Take a look back at Franklin County’s history through news and photos that appeared in local newspapers 25, 50, and 100 years ago on Sept 14th.
25 Years Ago
September 14, 1996 – Saturday
“YMCA can’t attract teens”
Waynesboro Area YMCA is trying again to form a Youth Leaders Club. So far, no one’s signed up. The club is for teens in grades seven through 12.
It’s run by its members, who learn leadership skills through training, community service and personal growth.
Dick Martz, YMCA executive director, is baffled by the lack of response.
“Teen-agers complain about not having anything to do or no place to go. We offer them something they can run, and we get no takers,” he said.
Steven Layton, youth program director, is disappointed but believes another approach, other than posters and newspaper advertising, is needed to inform teens about the club.
“We need to talk to them … one on one,” he said.
“We can start with a few members and build on that.”
Mark Scott, 14, of Quincy, and Darin Johnson, 14, of Waynesboro, didn’t know about the club.
It’s difficult, they said, to get teens involved in meetings and working on projects.
“We get enough of that in school,” Scott said.
Johnson said, “Maybe this isn’t the time of the year to start a club. Kids are into football and getting back to school.”
The YMCA had a Youth Leaders Club from the late 1980s to the early 1990s. It faltered due to lack of participation. “
At times, we had a lot of members,” Martz said. “Other times, we struggled to get members. I can’t put my finger on what it is.”

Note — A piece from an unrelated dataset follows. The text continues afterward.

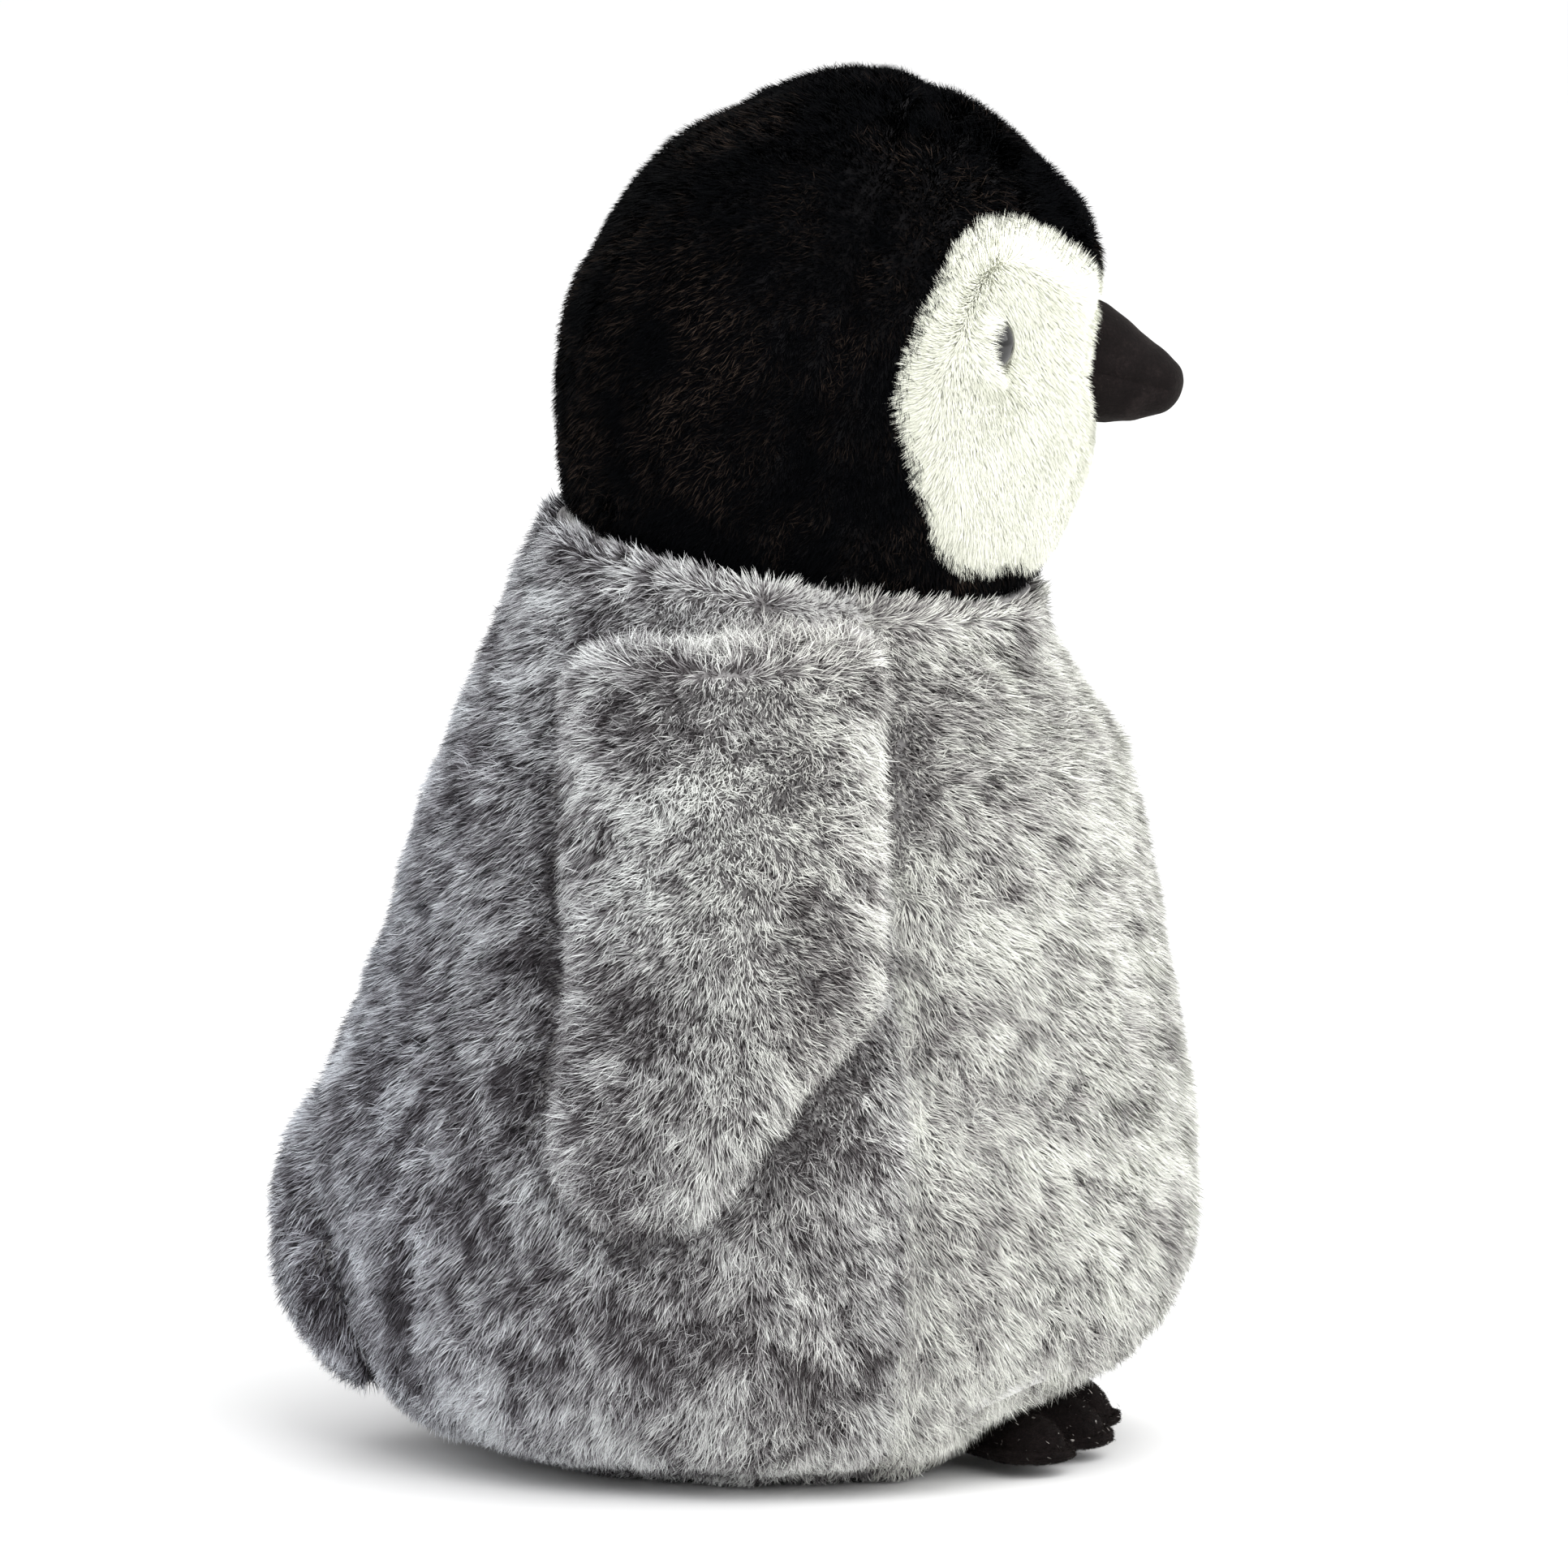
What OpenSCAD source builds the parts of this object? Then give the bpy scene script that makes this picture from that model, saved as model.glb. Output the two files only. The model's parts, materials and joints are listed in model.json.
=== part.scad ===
// Plush penguin chick: sewn plush panels over fibre stuffing, with a pellet
// pouch in the base, felt beak and feet, and eyes held by lock washers.
// +Z is up, the penguin faces -Y, its left side is +X. The origin is the
// middle of the flat base, on the surface that the toy stands on.
// A plush panel's thickness counts its backing and its pile together.

/* [Body] */
// Radius of the flat base
base_r = 60; // [58:1:64]
// Widest radius of the body, pile included
belly_r = 92; // [90:1:95]
// Height of the widest ring above the floor
belly_z = 52; // [48:1:56]
// Thickness of a body panel, backing and pile
body_wall = 6; // [5:0.5:7]
// Half the angle that the belly panel covers, in degrees
belly_half_angle = 68; // [60:1:74]

/* [Head] */
// Radius of the round top of the head, pile included
head_r = 60.5; // [59.5:0.5:62]
// Radius of the head at the neck seam
neck_r = 52.4; // [51.6:0.2:53]
// Height of the head's widest ring above the neck seam, along the head's axis
head_rise = 46.4; // [45.4:0.2:47.4]
// Thickness of a head panel, backing and pile
head_wall = 5; // [4:0.5:6]
// Forward lean of the head's axis, in degrees
head_lean = 9.3; // [8:0.1:11]

/* [Beak and eyes] */
// Length of the beak from its root in the face seam to its tip
beak_length = 28; // [26:0.5:30]
// Radius of the beak at its root
beak_r = 13.5; // [12.5:0.1:14]
// Thickness of the beak's and the feet's felt
felt = 1.5; // [1.2:0.1:2]
// Diameter of an eye
eye_d = 12; // [10.5:0.5:12]
// Direction that an eye looks in, in degrees outward from straight ahead
eye_turn = 12; // [10:1:20]

/* [Flippers] */
// Height of the seam that a flipper hangs from
flipper_z = 189; // [187:1:190]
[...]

Club members would decide how often to meet and what activities they would have.
They would help with the YMCA’s day camp, preschool, dances and gymnastics. They could also hold dances and take trips.
50 Years Ago
Sept 14, 1971 – Tuesday
“Audubon Films Start Oct. 5”
The tenth season of Audubon Wildlife Films in Chambersburg will open Tuesday, Oct. 5, in Faust Junior High School auditorium with the film, “Bush-Country- Botswana ,” presented by Robert Wright. All programs start at 8 p.m.

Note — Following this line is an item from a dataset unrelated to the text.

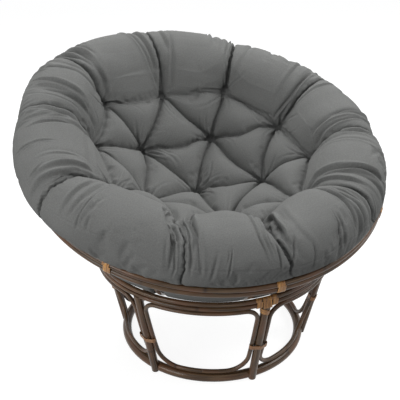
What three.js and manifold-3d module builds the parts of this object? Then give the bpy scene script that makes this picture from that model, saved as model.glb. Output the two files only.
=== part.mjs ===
// A papasan chair: a round tufted cushion in a tilted cane bowl, which rests in the ring of a cane base.
// Millimetres, +Z up, floor at z = 0. The chair faces -Y.
import * as THREE from 'three';
import { mergeVertices } from 'three/addons/utils/BufferGeometryUtils.js';
import Module from 'manifold-3d';

const wasm = await Module();
wasm.setup();

// Driving dimensions of the whole chair
const chair_forward = 47;
const chair_right = 20;
const touch_gap = 0.3;
const overrun = 4;

// Bowl: every rib lies on one sphere, whose centre is straight above the middle of the base
const bowl_radius = 556;
const bowl_tilt_deg = 17.5;
const bowl_opening_deg = 68.14;
const rim_pole_diameter = 17;
const rib_diameter = 16;
const rib_count = 12;
const hub_circle_radius = 86;

// Base: the seat ring carries the bowl at this angle from the bowl's lowest point, seen from the sphere's centre
const seat_ring_deg = 38.62;
const seat_pole_diameter = 14;
const seat_ring_height = 312;
const seat_gap = 0.6;
const foot_set_in = 73;
const foot_pole_diameter = 28;
const post_diameter = 24;
const post_count = 6;
const first_post_deg = 8.2;
const post_foot_set_out = 9;
const post_foot_height = 4;
const window_cane_diameter = 13;
const window_top_corner_radius = 42;
const window_foot_corner_radius = 56;

// Wrapped bindings of split cane, at the head of every second post, halfway up each post and round the rim
const wrap_thickness = 1.6;
const wrap_gap = 0.6;
const side_wrap_gap = 0.9;
const rim_wrap_length = 26;
const rim_wrap_turn_shares = [0.0158, 0.1492, 0.2917, 0.4306, 0.5694, 0.7361, 0.8786];
const head_wrap_every = 2;
const ring_wrap_length = 66;
const post_wrap_length = 26;
const side_wrap_length = 18;
const side_wrap_height_share = 0.46;

// Cushion, in its own frame, which is turned a little to the sitter's left about the bowl's centre
const cushion_turn_deg = 4.5;
const roll_set_in = 55;
const roll_radius = 83;
const roll_height = 68;
const roll_hang_share = 0.09;
const roll_end_share = 0.48;
const cushion_thickness = 180;
const outer_tuft_rise = 163;
const tuft_circle_share = 0.74;
const wall_fill = 30;
const valley_height = 14;
const crown_height = 33;
const crown_triangle_radius = 63;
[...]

The other three films and lectures will be presented as follows: Monday, Nov. 15, “The Shandon Hills,” by Greg McMillan; Wednesday, Jan. 5, “Acadian Reflections,” by Robert E. Fultz, and Thursday, March 9, “Mule Deer Country,” by Buzz Moss.
Conococheague Naturalists, sponsors of the series here, reports a mistake in the day and date of the last film as printed on the tickets and inside the Audubon brochure announcing the films. The tickets and the explanatory material inside the brochure list the last showing as Friday, March 10. This is in error. The actual date is Thursday, March 9.
100 Years Ago
September 14, 1921 – Wednesday
“Franklin County Has Large Sycamore”
Berk’s county big sycamore tree, with a height of 108 feet and a spread of 100 feet, has four rivals which exceed it in measurements, according to records made by the state forestry department.
These trees, which were inspected by Dr. J. S. Illick, head of the research bureau, are in other counties.
The Linglestown tree in Dauphin county is 125 feet high and has a spread of 135 feet, being twenty-five feet in circumference at the base.
Franklin county’s record sycamore has a spread of 114 feet with a height of 125 feet while Bucks county has one with a spread of 115 feet.
Lancaster county claims another which is 102 feet high and spreads 138 feet, being twenty-seven and one-half feet In circumference at the base.